En la exposición de los Salmos,
una de las primeras cosas que hay que inquirir es el punto personal en
que el autor se coloca. De los poetas hebreos puede decirse como de
los de todas las otras naciones, que la interpretación de su poesía
depende menos de la crítica verbal que de la simpatía con los
sentimientos del autor, el conocimiento de sus circunstancias y
atención al objeto y dirección de sus declaraciones. Hay que
colocarse uno mismo en su condición, adoptar sus sentimientos, dejarse
llevar a flote con la corriente de sus sentimientos, ser consolado con
sus consolaciones, o agitado por la tormenta de sus emociones.
¡Cuánta vividez y realidad
aparecen en las epístolas de San Pablo cuando las estudiamos en
conexión con el relato de sus viajes y labores apostólicos y los
aspectos físicos y políticos de los países por los cuales ha pasado!
Desde este punto de vista cuán reales y llenas de vida son todas las
alusiones de sus epístolas. Debe buscarse cuidadosamente la situación
y condición de las personas e iglesias de que habla. Especialmente sus
epístolas a los Corintios y las de su prisión perderían la mitad de su
interés y valor si no fuese por el conocimiento que otras epístolas
nos proporcionan acerca de personas, incidentes y lugares.

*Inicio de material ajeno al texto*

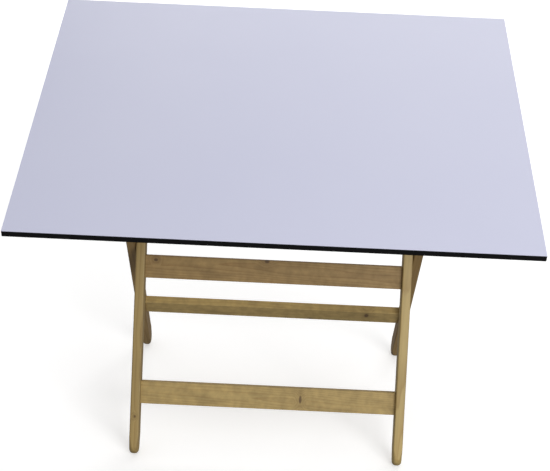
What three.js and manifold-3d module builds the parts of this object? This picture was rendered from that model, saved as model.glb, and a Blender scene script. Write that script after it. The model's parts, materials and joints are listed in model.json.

Qué tierno
encanto presta a la Epístola a los Filipenses el conocimiento que
tenemos de las primeras experiencias del apóstol en aquella colonia
romana, sus visitas posteriores a ella y el pensamiento de que la
escribe en su prisión, en Roma, mencionando frecuentemente sus
cadenas (Fil. 1:7, 13, 14) y de las bondades que los filipenses le
habían manifestado (4:15‑18).
Vemos, pues, que un buen canon
de interpretación, debe tomar muy en consideración la persona y las
circunstancias del autor, la época y el sitio en qué escribió y la
ocasión y los motivos que le movieron a escribir. Y no debemos omitir
el hacer investigaciones análogas acerca del carácter, condiciones e
historia de aquellos para quienes se escribió el libro que estudiamos
y de aquellos a quienes el libro menciona.